_Records to process_.
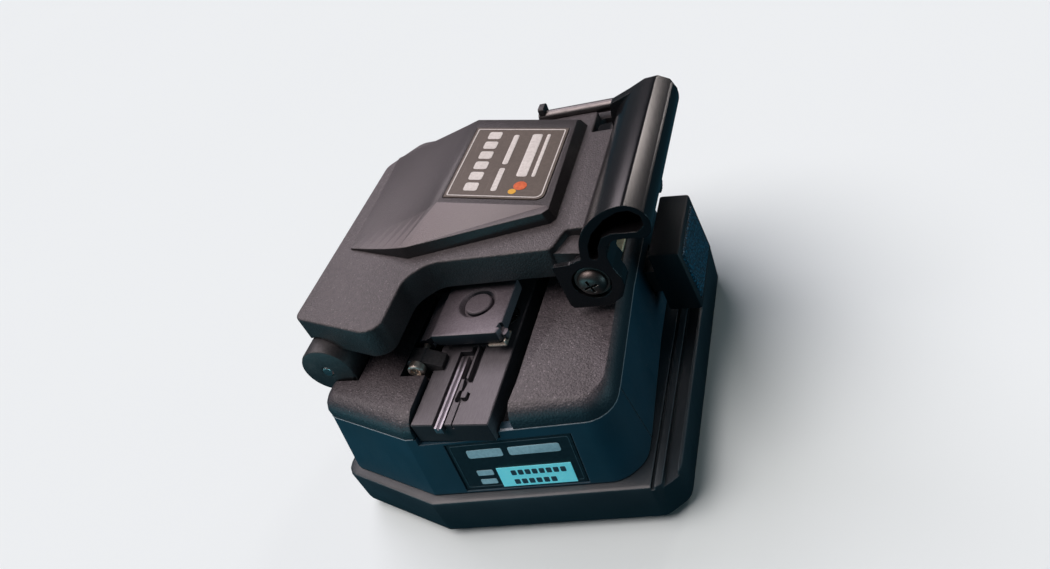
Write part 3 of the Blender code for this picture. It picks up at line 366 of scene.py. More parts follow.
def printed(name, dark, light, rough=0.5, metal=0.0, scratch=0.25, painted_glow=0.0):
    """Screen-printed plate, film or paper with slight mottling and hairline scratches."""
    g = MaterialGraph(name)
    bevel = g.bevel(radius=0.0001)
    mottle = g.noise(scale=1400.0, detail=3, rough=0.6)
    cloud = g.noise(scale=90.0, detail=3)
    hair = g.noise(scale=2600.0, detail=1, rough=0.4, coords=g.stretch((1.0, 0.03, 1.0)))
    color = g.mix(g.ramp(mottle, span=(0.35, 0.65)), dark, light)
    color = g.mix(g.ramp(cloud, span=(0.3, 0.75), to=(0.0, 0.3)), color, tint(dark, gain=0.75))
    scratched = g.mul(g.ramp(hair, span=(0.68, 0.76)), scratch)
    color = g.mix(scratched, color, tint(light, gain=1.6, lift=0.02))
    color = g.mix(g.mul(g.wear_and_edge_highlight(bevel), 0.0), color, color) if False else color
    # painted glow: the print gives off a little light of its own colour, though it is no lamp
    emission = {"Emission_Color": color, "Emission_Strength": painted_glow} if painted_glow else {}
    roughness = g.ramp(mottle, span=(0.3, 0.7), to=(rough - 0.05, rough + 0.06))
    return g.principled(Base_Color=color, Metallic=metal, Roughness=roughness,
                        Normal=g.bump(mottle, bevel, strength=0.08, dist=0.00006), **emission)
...
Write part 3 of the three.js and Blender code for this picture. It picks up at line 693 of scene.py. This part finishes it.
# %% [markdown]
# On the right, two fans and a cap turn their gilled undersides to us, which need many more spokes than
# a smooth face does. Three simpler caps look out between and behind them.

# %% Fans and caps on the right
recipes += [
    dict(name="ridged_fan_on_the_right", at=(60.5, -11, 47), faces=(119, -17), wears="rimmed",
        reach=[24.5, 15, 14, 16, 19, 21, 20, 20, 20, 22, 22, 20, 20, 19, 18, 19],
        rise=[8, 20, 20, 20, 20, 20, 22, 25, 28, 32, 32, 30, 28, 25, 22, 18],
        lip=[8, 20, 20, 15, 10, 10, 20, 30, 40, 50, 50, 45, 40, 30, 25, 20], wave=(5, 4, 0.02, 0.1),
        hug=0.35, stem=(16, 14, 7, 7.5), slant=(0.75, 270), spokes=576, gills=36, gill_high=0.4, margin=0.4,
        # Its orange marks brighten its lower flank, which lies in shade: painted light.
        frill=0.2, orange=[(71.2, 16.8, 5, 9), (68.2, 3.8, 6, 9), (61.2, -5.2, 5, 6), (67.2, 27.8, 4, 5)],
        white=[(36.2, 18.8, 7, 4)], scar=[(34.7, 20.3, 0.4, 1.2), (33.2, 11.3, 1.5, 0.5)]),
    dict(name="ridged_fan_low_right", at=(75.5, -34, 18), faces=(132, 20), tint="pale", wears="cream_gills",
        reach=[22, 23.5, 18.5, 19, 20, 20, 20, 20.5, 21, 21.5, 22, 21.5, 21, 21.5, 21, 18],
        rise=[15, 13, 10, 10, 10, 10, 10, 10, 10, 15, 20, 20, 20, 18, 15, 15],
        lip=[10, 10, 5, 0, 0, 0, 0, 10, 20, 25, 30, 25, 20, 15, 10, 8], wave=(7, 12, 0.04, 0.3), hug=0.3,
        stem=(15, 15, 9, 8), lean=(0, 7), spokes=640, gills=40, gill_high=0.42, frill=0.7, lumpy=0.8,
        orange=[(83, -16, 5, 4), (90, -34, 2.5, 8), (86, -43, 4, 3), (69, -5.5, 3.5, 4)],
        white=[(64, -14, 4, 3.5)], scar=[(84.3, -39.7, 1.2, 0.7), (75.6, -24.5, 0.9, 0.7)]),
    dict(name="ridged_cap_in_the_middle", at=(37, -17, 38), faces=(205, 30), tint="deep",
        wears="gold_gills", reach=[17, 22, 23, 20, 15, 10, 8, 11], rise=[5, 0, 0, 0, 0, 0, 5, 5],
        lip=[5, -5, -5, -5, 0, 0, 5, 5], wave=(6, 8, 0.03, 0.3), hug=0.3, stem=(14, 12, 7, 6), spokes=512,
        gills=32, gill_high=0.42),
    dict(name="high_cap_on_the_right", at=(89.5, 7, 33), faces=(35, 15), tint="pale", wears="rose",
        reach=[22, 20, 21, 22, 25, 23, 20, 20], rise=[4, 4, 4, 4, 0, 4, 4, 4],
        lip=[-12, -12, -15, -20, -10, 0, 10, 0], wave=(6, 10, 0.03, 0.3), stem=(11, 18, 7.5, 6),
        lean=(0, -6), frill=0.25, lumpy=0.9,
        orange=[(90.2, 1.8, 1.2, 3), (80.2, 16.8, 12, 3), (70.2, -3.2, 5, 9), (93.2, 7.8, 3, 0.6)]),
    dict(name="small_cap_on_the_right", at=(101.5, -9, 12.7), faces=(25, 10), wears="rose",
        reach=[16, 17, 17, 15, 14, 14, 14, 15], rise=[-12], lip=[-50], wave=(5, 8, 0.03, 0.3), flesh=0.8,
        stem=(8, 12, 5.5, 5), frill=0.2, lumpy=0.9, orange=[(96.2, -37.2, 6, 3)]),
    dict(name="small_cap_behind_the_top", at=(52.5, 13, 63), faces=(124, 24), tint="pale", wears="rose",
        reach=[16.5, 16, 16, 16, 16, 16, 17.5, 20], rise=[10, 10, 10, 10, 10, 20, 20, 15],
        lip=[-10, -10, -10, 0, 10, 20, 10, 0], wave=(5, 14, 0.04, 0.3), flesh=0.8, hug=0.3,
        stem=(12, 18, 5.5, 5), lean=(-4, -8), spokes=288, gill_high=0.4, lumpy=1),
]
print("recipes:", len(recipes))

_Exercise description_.
The lines to extract from the data above begin with the line containing "Write part 3 of the Blender" and end with the line containing "strength=0.08, dist=0.00006), **emission)". Extract them exactly, including both.

_Problem solution_.
Write part 3 of the Blender code for this picture. It picks up at line 366 of scene.py. More parts follow.
def printed(name, dark, light, rough=0.5, metal=0.0, scratch=0.25, painted_glow=0.0):
    """Screen-printed plate, film or paper with slight mottling and hairline scratches."""
    g = MaterialGraph(name)
    bevel = g.bevel(radius=0.0001)
    mottle = g.noise(scale=1400.0, detail=3, rough=0.6)
    cloud = g.noise(scale=90.0, detail=3)
    hair = g.noise(scale=2600.0, detail=1, rough=0.4, coords=g.stretch((1.0, 0.03, 1.0)))
    color = g.mix(g.ramp(mottle, span=(0.35, 0.65)), dark, light)
    color = g.mix(g.ramp(cloud, span=(0.3, 0.75), to=(0.0, 0.3)), color, tint(dark, gain=0.75))
    scratched = g.mul(g.ramp(hair, span=(0.68, 0.76)), scratch)
    color = g.mix(scratched, color, tint(light, gain=1.6, lift=0.02))
    color = g.mix(g.mul(g.wear_and_edge_highlight(bevel), 0.0), color, color) if False else color
    # painted glow: the print gives off a little light of its own colour, though it is no lamp
    emission = {"Emission_Color": color, "Emission_Strength": painted_glow} if painted_glow else {}
    roughness = g.ramp(mottle, span=(0.3, 0.7), to=(rough - 0.05, rough + 0.06))
    return g.principled(Base_Color=color, Metallic=metal, Roughness=roughness,
                        Normal=g.bump(mottle, bevel, strength=0.08, dist=0.00006), **emission)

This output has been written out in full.